CFD ANALYSIS OF FLOW IN THE START SYSTEM OF A LIQUID PROPELLANT ENGINE

Starters are mechanisms that are used for generating the working fluid for initial rotation of LPE (Liquid Propellant Engines) turbopumps. The function of the start system is preparation of initial power for starting a turbine. This turbine is attached to the fuel and oxidizer pumps. When these pumps work in a suitable case, the required power of turbine, is prepared from another source (gas generator) and then there isn't need to starter operation. A solid propellant starter is a solid propellant motor that instead of thrust, momentum of it's exit gases is used for rotating the turbine. The values of power and operating time of starter, are specified from downstream conditions of the start system.
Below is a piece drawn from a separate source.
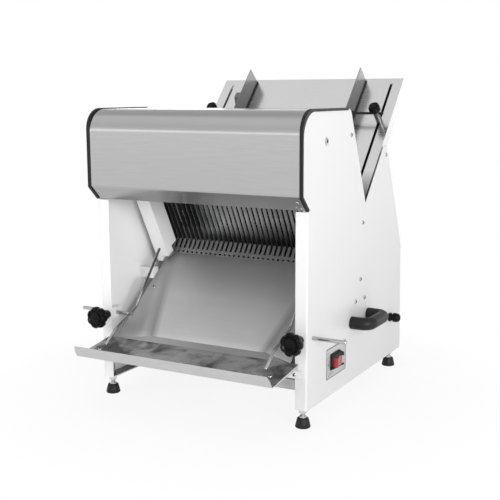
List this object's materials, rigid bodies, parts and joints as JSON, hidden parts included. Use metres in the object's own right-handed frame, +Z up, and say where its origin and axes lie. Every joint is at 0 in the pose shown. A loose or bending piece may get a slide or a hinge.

Generally, the type and efficiency of turbine and pumps, propellant rate and density, control mechanisms in the path of propellant and etc , are determinant of these values. In this type of start system, gases due to combustion, pass through a convergent-divergent nozzle and enter the turbine and rotate it. In this paper, with due consideration to the role and importance of start system in the process of LPE operation, in order to better recognition of present phenomena in this system, the flow due to combustion in a start system that uses solid propellant, has been simulated via solving the navier-stokes equations. These equations have been expressed in the form of time-dependent, axisymmetric, compressible and viscous and have been solved by means of finite volume methods in company with continuity and energy equations. For finite volume methods the domain is divided up into a number of control volumes, with the value at the centre of the control volume being held to be representative for the value over the entire control volume. By integrating the PDEs over the control volume the equations are cast into a form that ensure conservation.